Dès le début, on entre de plein pied dans la violence avec un générique dynamique qui nous présente Lei Li (David Chiang), chevalier virtuose de l'épée, en pleine action, à savoir en train d'anéantir une bande entière de cavaliers ! Sans nous laisser le temps de reprendre notre souffle, Chang Cheh montre alors son attrait pour le morbide avec une macabre mise en scène de corps empalés puis l'affrontement qui verra David Chiang perdre son duel contre le maître Long (excellent Ku Feng), utilisant de manière imparable un baton de combat à trois sections. Non seulement Lei Li y perdra son honneur mais aussi son bras, qu'il se tranchera lui-même ! Rarement le cinéma d'action aurait connu une telle entrée en matière, intense et sanglante, bien que ce type d'exposition présentant des héros qui connaissent ou connaitront la souffrance et la mutilation est une constante du cinéma d'arts martiaux (La Main de fer et consorts). Mais Chang Cheh va encore plus loin en suivant le destin du héros, désormais infirme et simple serveur dans une auberge, nous le montrant subir sa nouvelle vie avec moult humiliations. Cette retraite forcée prendra fin à l'arrivée de Feng (Ti Lung, tout en prestance), autre chevalier en quête d'aventures et qui se doute de la véritable nature de Lei Li. Chang Cheh articule alors son récit sur la relation ambiguë qui va se nouer entre David Chiang et Ti Lung, le premier plus ombrageux et d'apparence plus fragile (on l'appelait « le James Dean chinois ») offrant un jeu tout en nuances face à un Ti Lung plus physique et charismatique. D'ailleurs, Chang Cheh n'a cessé d'associer ses deux interprètes vedettes dans plus d'une dizaine de films, les faisant évoluer plus ou moins de la même manière, mais c'est dans La Rage du tigre (et aussi dans un autre opus, Vengeance, tourné en 1970) qu'ils constituent à la fois et l'alter-ego de l'un et le stimulant de l'autre. Et ce n'est pas l'élément féminin, Pao Chao, la fille de l'aubergiste (la mignonne Li Ching), complètant ce « trio amoureux » atypique, qui arrivera à tempérer les sentiments plus que fraternels qui unissent les deux héros. À ce sujet, la scène où David Chiang propose son bras valide à Ti Lung et la manche vide à Pao Chao n'en est que plus explicite !
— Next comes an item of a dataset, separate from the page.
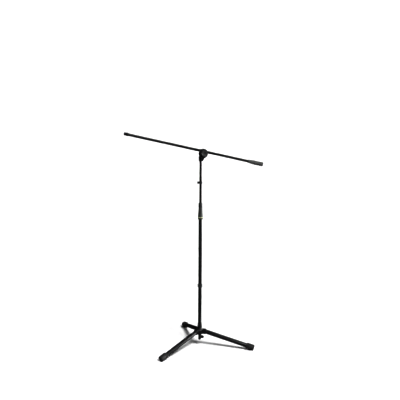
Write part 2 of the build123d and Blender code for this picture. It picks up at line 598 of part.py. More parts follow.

Mais l'action n'est pas en reste, et lorsque le félon Ku Feng et sa clique de sbires seront de retour, nos deux héros devront dans un premier temps unir leurs forces, après une tentative de viol sur Pao Chao. Après un ultime coup du destin, David Chiang, devant respecter le code de l'honneur, abandonnera sa retraite et se lancera dans une ultime croisade vengeresse où il finira par retrouver son équilibre psychologique en reprenant la voie des armes et en lavant le sang versé (autre grand credo de Chang Cheh). Le dernier quart du film le verra alors se transformer en véritable ange de la mort, tout de blanc vétu (!), laissant derrière lui un sillage sanglant en affrontant à lui tout seul une centaine de combattants dans LA scène anthologique du franchissement du pont (devenu depuis le symbole des Studios de la Shaw Brothers), où rien ni personne ne lui résistera. La séquence, véritable point d'orgue du film, est digne de figurer aux côtés des climax paroxytiques de La Horde sauvage ou de Scarface, de Brian De Palma. Et s'il est vrai que la vraisemblance n'est pas tellement de mise dans des combats certes un peu répétitifs, et que le sang rouge vif coule de manière outrancière, à l'instar des films contemporains de Sam Peckinpah ou des chambaras japonais, ce côté jusqu'au-boutiste dans la violence et ultra chorégraphié dans la mise en scène des combats fait la force et le charme de La Rage du tigre, conçu en cela comme un véritable opéra. Et ici, pas d'animation par odinateur : le spectateur peut apprécier les véritables prouesses des acteurs-cascadeurs (aidés, il est vrai, par quelques cables) qui font toujours merveille.

Au-delà de la direction des scènes d'action et du jeu des acteurs, avec une mention spéciale pour les méchants (Ku Feng, excellent dans la déviance et le machiavélisme), grand est le plaisir de découvrir ou de redécouvrir La Rage du tigre avec sa photographie enfin ravivée par la restauration (ainsi que la musique), tous ses éléments contribuant à la réussite d'une œuvre qui demeure un classique indémodable du cinéma d'aventures. Il n'a d'ailleurs pas fini d'inspirer les auteurs actuels, de Tsui Hark à Quentin Tarantino, ce dernier lui offrant dernièrement avec Kill Bill : Volume 1 son plus vibrant hommage.